Il motivo di ricorso non segnala, innanzitutto, con carattere di autosufficienza di aver sottoposto identica questione alla Corte di merito, mancando di allegare di aver tempestivamente dedotto in quel grado l’indicata circostanza al fine dell’ottenimento della protezione umanitaria.

La deduzione portata dinanzi a questa Corte è in poi in ogni caso incompleta là dove manca di valorizzare la vulnerabilità che da quelle condotte sarebbe derivata al richiedente protezione.

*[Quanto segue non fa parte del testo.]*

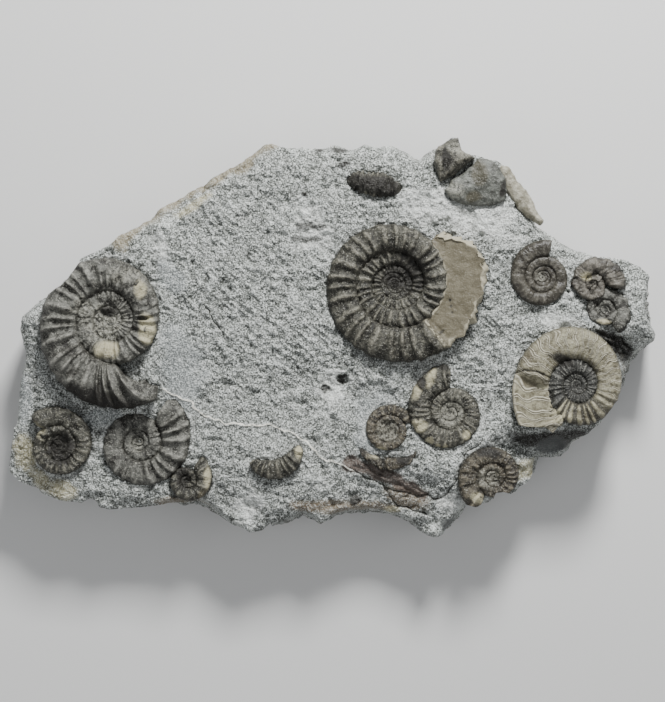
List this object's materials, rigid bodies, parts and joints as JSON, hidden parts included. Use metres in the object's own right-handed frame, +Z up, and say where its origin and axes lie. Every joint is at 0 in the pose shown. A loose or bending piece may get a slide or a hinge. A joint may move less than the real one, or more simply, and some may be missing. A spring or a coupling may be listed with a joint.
{
  "type": "ammonite fossil cluster",
  "caption": "Irregular slab of grey limestone lying on its back, with coiled ribbed ammonite shells, dark brown and cream, set in its upper face.",
  "frame": {"origin": "on the surface that the slab lies on, below the middle of its bounding box", "axes": "+Z up, out of the face with the fossils; +X along the slab's length, towards the end with the cream shell; +Y across it, towards the edge with the pointed peak"},
  "size_m": [0.1818, 0.1124, 0.0301],
  "materials": {
    "grey_limestone": "matt, rough",
    "dark_shell": "satin",
    "grey_shell": "satin",
    "cream_shell": "satin"
  },
  "bodies": {
    "root": {"rock": "grey_limestone", "centre_large_ammonite": "dark_shell", "left_large_ammonite": "dark_shell", "lower_left_middle_ammonite": "dark_shell", "lower_left_small_ammonite": "dark_shell", "lower_left_edge_ammonite": "dark_shell", "centre_right_ammonite": "dark_shell", "centre_small_ammonite": "dark_shell", "centre_small_outer_whorl": "dark_shell", "bottom_crescent_whorl": "dark_shell", "upper_right_ammonite": "dark_shell", "far_right_upper_ammonite": "dark_shell", "far_right_lower_ammonite": "dark_shell", "lower_right_ammonite": "dark_shell", "top_ribbed_fragment": "dark_shell", "edge_on_ammonite": "dark_shell", "top_smooth_whorl": "grey_shell", "right_cream_ammonite": "cream_shell", "top_shell_strip": "cream_shell"}
  },
  "joints": []
}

Ai fini del rilascio del permesso di soggiorno, le violenze subite nel Paese di transito e di temporanea permanenza del richiedente asilo sono potenzialmente idonee ad incidere sulla condizione di vulnerabilità della persona in quanto eventi in grado di ingenerare un forte grado di traumaticità, circostanza che, come tale, deve essere pienamente dedotta dal richiedente ad integrazione della indicata condizione (arg. ex Cass. n. 13096 del 15/05/2019).

4. Con il quarto motivo il ricorrente fa valere la nullità della sentenza impugnata per violazione del potere ufficioso del giudice di acquisire informazioni e documenti rilevanti D.Lgs. n. 25 del 2008, ex art. 8 e della direttiva 2004/83/CE in relazione all’art. 360 c.p.c., comma 1, n. 4.

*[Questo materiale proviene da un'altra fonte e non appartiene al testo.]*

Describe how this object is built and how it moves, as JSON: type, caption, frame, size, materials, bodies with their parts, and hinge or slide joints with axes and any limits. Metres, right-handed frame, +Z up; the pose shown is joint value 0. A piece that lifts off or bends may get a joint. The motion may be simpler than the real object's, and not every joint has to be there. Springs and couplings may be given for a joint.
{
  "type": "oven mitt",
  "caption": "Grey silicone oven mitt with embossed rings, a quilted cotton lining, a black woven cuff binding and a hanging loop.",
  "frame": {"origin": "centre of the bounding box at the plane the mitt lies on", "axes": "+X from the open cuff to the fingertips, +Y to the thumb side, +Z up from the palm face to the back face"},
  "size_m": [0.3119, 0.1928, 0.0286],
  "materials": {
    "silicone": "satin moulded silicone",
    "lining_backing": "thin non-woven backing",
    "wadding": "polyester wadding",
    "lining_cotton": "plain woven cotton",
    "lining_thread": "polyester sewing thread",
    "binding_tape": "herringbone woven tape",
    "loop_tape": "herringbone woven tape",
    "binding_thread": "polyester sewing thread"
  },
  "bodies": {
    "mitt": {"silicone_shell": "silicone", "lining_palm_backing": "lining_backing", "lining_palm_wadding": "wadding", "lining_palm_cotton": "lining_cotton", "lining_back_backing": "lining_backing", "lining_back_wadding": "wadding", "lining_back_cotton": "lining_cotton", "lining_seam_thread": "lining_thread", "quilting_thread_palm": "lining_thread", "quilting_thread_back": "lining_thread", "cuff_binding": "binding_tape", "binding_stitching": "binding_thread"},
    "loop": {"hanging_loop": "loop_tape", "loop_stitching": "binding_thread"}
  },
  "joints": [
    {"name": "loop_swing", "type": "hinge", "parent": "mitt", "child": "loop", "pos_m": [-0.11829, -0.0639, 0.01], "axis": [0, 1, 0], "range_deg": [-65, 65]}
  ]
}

La Corte di appello non avrebbe motivato il rigetto della istanza di ammissione, in secondo grado, dell’interrogatorio del ricorrente nonostante la necessità da questi rappresentata ed avrebbe fatto illegittima applicazione del principio dispositivo omettendo di attivarsi ufficiosamente.

Il motivo è inammissibile.

Come da questa Corte affermato, nel procedimento, in grado d’appello, relativo ad una domanda di protezione internazionale, non è ravvisabile una violazione processuale sanzionabile a pena di nullità nell’omessa audizione personale del richiedente, atteso che il rinvio, contenuto nel D.Lgs. n. 25 del 2008, art. 35, comma 13, al precedente comma 10, che prevede l’obbligo di sentire le parti, non si configura come un incombente automatico e doveroso, ma come un diritto della parte di richiedere l’interrogatorio personale, cui si collega il potere officioso del giudice d’appello di valutarne la specifica rilevanza (Cass. 07/02/2018 n. 3003; Cass. 21/11/2011 n. 24544).

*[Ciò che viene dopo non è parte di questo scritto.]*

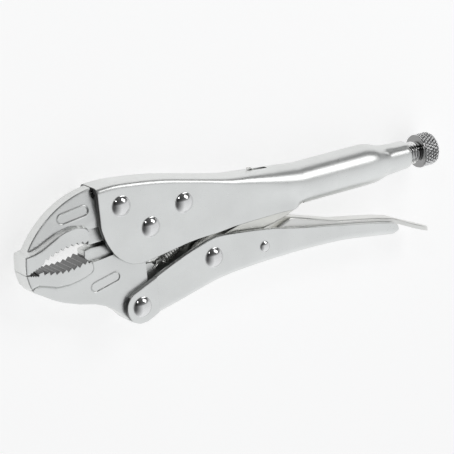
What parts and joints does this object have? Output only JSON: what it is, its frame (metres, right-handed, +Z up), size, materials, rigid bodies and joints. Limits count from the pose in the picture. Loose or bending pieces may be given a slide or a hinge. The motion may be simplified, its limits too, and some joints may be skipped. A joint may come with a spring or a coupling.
{
  "type": "locking pliers",
  "caption": "Plated steel locking pliers with curved toothed jaws, a wire cutter, folded sheet handles, a release lever and a knurled adjusting screw.",
  "frame": {"origin": "on the surface that the tool lies on, under the middle of its length and width", "axes": "+X from the jaws to the adjusting knob, +Y from the movable handle to the fixed handle, +Z up out of the side it lies on"},
  "size_m": [0.25, 0.0736, 0.0222],
  "materials": {
    "plated_sheet": "satin nickel plate over folded sheet steel",
    "forged_steel": "satin nickel plate over forged steel",
    "link_steel": "satin plated",
    "lever_steel": "satin plated sheet",
    "screw_steel": "bright plated, knurled knob",
    "spring_steel": "drawn spring wire",
    "rivet_steel": "polished domed heads"
  },
  "bodies": {
    "fixed_side": {"fixed_handle": "plated_sheet", "fixed_jaw": "forged_steel", "front_jaw_rivet": "rivet_steel", "rear_jaw_rivet": "rivet_steel", "jaw_pivot_rivet": "rivet_steel", "tension_spring": "spring_steel"},
    "jaw": {"movable_jaw": "forged_steel"},
    "lower_handle": {"movable_handle": "plated_sheet", "handle_pivot_rivet": "rivet_steel", "link_pivot_rivet": "rivet_steel", "lever_pin": "rivet_steel"},
    "link": {"toggle_link": "link_steel"},
    "lever": {"release_lever": "lever_steel"},
    "screw": {"adjusting_screw": "screw_steel"}
  },
  "joints": [
    {"name": "jaw_pivot", "type": "hinge", "parent": "fixed_side", "child": "jaw", "pos_m": [-0.0567, 0.0111, 0.0111], "axis": [0, 0, 1], "range_deg": [0, 25], "deforming": ["tension_spring"]},
    {"name": "handle_pivot", "type": "hinge", "parent": "jaw", "child": "lower_handle", "pos_m": [-0.0659, -0.0278, 0.0111], "axis": [0, 0, 1], "range_deg": [-62.5, 0]},
    {"name": "link_pivot", "type": "hinge", "parent": "lower_handle", "child": "link", "pos_m": [-0.0224, -0.0133, 0.0111], "axis": [0, 0, 1], "range_deg": [0, 62.75]},
    {"name": "lever_pivot", "type": "hinge", "parent": "lower_handle", "child": "lever", "pos_m": [0.0082, -0.0152, 0.0111], "axis": [0, 0, 1], "range_deg": [0, 3.5]},
    {"name": "screw_feed", "type": "slide", "parent": "fixed_side", "child": "screw", "axis": [1, 0, 0], "range_m": [0, 0.022]}
  ],
  "couplings": [
    {"joint": "handle_pivot", "follows": "jaw_pivot", "ratio": -2.49},
    {"joint": "link_pivot", "follows": "jaw_pivot", "ratio": 2.5}
  ]
}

La Corte di appello in applicazione dell’indicato principio, in cui il carattere ufficioso dell’accertamento rimesso al giudice del merito in materia di protezione internazionale si compone con il carattere dispositivo del processo civile, ha rilevato la natura generica della sollecitata nuova audizione non ancorata, come tale, a specifiche circostanze ed il ricorso reiterando l’originaria censura propone una critica non ammissibile ex art. 366 c.p.c., comma 1, n. 4 (ex multis: Cass. 24/09/2018 n. 22478).

5. Il ricorso, in via conclusiva, è inammissibile.

Nulla sulle spese non avendo l’Amministrazione intimata svolto difese.

Ai sensi del D.P.R. n. 115 del 2002, art. 13, comma 1-quater, inserito dalla L. n. 228 del 2012, art. 1, comma 17, va dato atto della sussistenza dei presupposti processuali per il versamento, da parte del ricorrente, dell’ulteriore importo a titolo di contributo unificato pari a quello, ove dovuto, per il ricorso a norma dello stesso art. 13, comma 1-bis.

P.Q.M.

Dichiara inammissibile il ricorso.

Ai sensi del D.P.R. n. 115 del 2002, art. 13, comma 1-quater, inserito dalla L. n. 228 del 2012, art. 1, comma 17, va dato atto della sussistenza dei presupposti processuali per il versamento, da parte del ricorrente, dell’ulteriore importo a titolo di contributo unificato pari a quello, ove dovuto, per il ricorso a norma dello stesso art. 13, comma 1-bis.

Così deciso in Roma, nella Camera di consiglio, il 4 novembre 2019.